Under the powers of the Act, institutions like Springwell House, with both residential, or social welfare, uses and hospital uses could be transferred to the Regional Hospital Board or the local authority depending on which had the greater use of the facilities. However, it was found that, in fact, the health authority and the local authority had exactly the same number of beds (both had 182) at Springwell House, and so no automatic transfer to one or the other was possible.

Instead, it was agreed that the Hospital Board would take over the administration of the premises and the local authority would retain its user rights (as would the County Council) and pay its share of the running costs and met its own needs for capital expenditure. In consequence, the premises were designated as the Western Hospital from 1950. Both the Doncaster County Borough Council and the County Council had powers to provide old people's homes, or 'Part III accommodation', and they began to provide new premises and reduce their use of the Western Hospital accommodation. By 1973, the County Council had withdrawn all its residents and the extent of alternative provision by Doncaster County Borough led Wormald to state that 'the residential part of the Western Hospital may soon by closed'.

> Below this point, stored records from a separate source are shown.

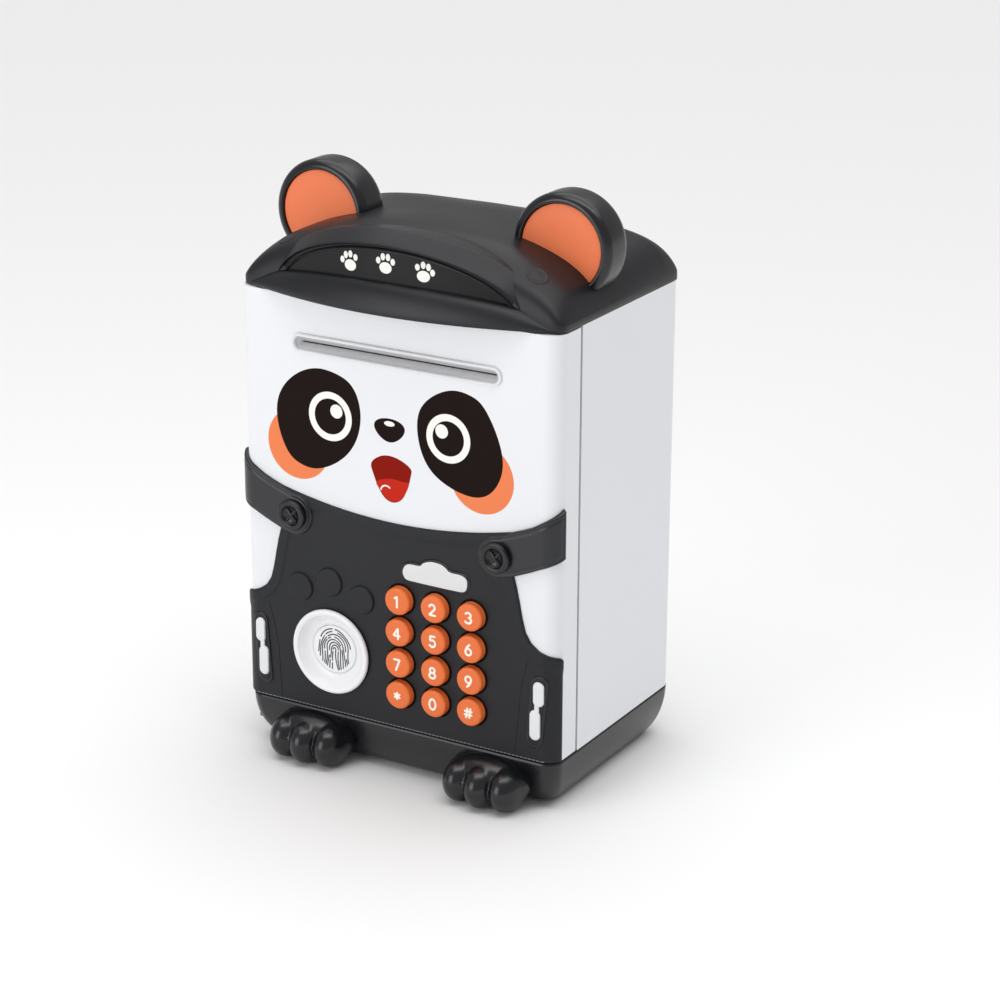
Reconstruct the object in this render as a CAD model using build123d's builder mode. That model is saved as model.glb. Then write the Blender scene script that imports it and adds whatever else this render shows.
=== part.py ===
"""Toy savings bank in the shape of a cash machine with a panda's face.

A white cabinet stands on a black base tub and carries a domed black roof with two round ears.
Its whole front is a hinged door that holds the keypad, the scanner button and the bill feeder.
Frame: +Z up, the door faces -Y, +X is to the right of someone who faces the door, and the
origin is at the bottom centre of the bounding box. Units are millimetres.
"""
from build123d import *
import math
import os

os.makedirs("parts", exist_ok=True)

# Overall size: across the ears, from paws to back, up to the ears' tops
TOTAL_W = 145.0
TOTAL_D = 110.0
TOTAL_H = 230.0

# Body
BODY_W = 138.6
HALF_W = BODY_W / 2
BACK_Y = TOTAL_D / 2
FRONT_Y = -39.8
BODY_MID_Y = (FRONT_Y + BACK_Y) / 2
CORNER_R = 6.4
WALL = 2.2
SEAM_Z = 20.6
ROOF_Z = 186.7

# The vertical joint line between door and cabinet
DOOR_BACK_Y = -24.0
CABINET_FRONT_Y = -22.6
DOOR_GAP = 0.4
DOOR_BOTTOM_Z = SEAM_Z + DOOR_GAP
DOOR_TOP_Z = ROOF_Z - DOOR_GAP
DOOR_INNER_Y = FRONT_Y + WALL

# Base tub: quarter-ellipse lower edges
TUB_SIDE_INSET = 9.5
TUB_FRONT_INSET = 12.8
TUB_STEPS = 8
DECK_T = 2.2
DECK_Z = SEAM_Z - DECK_T

# Batteries: three AA cells side by side
CELL_R = 7.1
CELL_LENGTH = 50.0
CELL_PITCH = 14.8
CELL_Z = 9.6
BATTERY_Y = 20.0
POCKET_X = 26.4
POCKET_Y = 22.6
POCKET_TOP = 17.4
HATCH_LIP = 2.4
HATCH_T = 1.8
HATCH_TAB_Y = -8.6

# Roof dome: an arch across X whose height fades towards front and back
ROOF_WALL = 2.4
ROOF_EDGE = 2.5
ROOF_RISE = 26.1
CREST_FRONT_Y = -18.0
CREST_BACK_Y = 25.0
ROOF_FADE_FRONT = 24.5
ROOF_FADE_BACK = BACK_Y - CREST_BACK_Y
ROOF_FADE_POWER = 2.5
ROOF_STEPS = 7

# Visor and brow at the roof's front
VISOR_REACH_Y = -50.7
VISOR_END_X = 66.0
VISOR_END_Y = -37.5
VISOR_CREST = 11.4
BROW_INSET = 4.5
BROW_HALF_W = 57.5
BROW_CREST_Z = 216.4
SIGN_HALF_W = 53.8
SIGN_CREST_Z = 211.6
SIGN_T = 1.4

# Coin slot in the rear slope of the roof
COIN_SLOT_L = 34.0
COIN_SLOT_W = 5.0
COIN_SLOT_Y = 40.0

# Ears
EAR_R = 20.3
EAR_X = TOTAL_W / 2 - EAR_R
EAR_Z = TOTAL_H - EAR_R
EAR_FRONT_Y = -9.6
EAR_T = 17.2
EAR_EDGE_R = 4.5
INLAY_R = 16.6
INLAY_T = 2.0
INLAY_DEPTH = 0.8

# Paws
PAW_X = {"left": -37.5, "right": 41.5}
PAW_HALF_W = 18.0
PAW_R = 9.7
PAW_Z = PAW_R + 0.1
PAW_Y = -41.0
TOE_R = 6.4
TOE_PITCH = 10.2
TOE_REACH = 7.5

# Apron on the door, straps and what is on them
APRON_T = 1.2
APRON_Y = FRONT_Y - APRON_T
APRON_SIDE_Y = -34.9
STRAP_BUTTON_X = 45.0
STRAP_BUTTON_Z = 99.7
STRAP_BUTTON_R = 6.1
TOE_PADS = [(-42.9, 70.2), (-29.4, 74.6), (-15.0, 70.3)]
CLOUD_X = 18.0
CLOUD_Z = 86.3
POCKET_SLOT_X = {"left": -60.9, "right": 62.2}
POCKET_SLOT_Z = 41.2

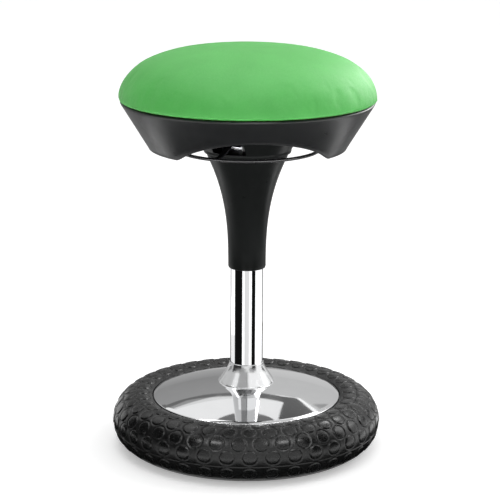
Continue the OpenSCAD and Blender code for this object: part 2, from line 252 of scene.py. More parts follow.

(In addition to Springwell House, Doncaster county borough also provided a municipal maternity home at Hamilton Lodge, Carr House Road. The Hospital Survey of 1945 showed this as having fourteen beds (page 128) and wrote of both Doncaster's and Barnsley's 'small homes in converted premises, formerly private houses….They are in unsuitable premises' (page 25). A medical register of births 1950-1953 from Hamilton Lodge is to be found at 10/1 below.)

The archives of the Doncaster Poor Law Union have not been preserved, and so the principal source of information about the workhouse, apart from that which may be found in local newspapers and other unofficial sources, is to be found in the records of Doncaster poor law union workhouse, which form part of these surviving archives of the Western Hospital.

The most significant of the surviving records of the workhouse are the registers of births (section 2) and deaths (section 3) , both beginning in 1893, and the registers of religious creed (which begin in 1904, see section 4). The latter are essentially a register of all those who entered the workhouse. These continue as registers of the Doncaster borough public assistance institution.

Arrangement

TO BE RETROCONVERTED

Access Information

Open

Public Records

Some of the records in this collection, for example those containing sensitive and personal data relating to living individuals, are closed for 100 years under the Data Protection Act (1988). As such, public access to them is restricted.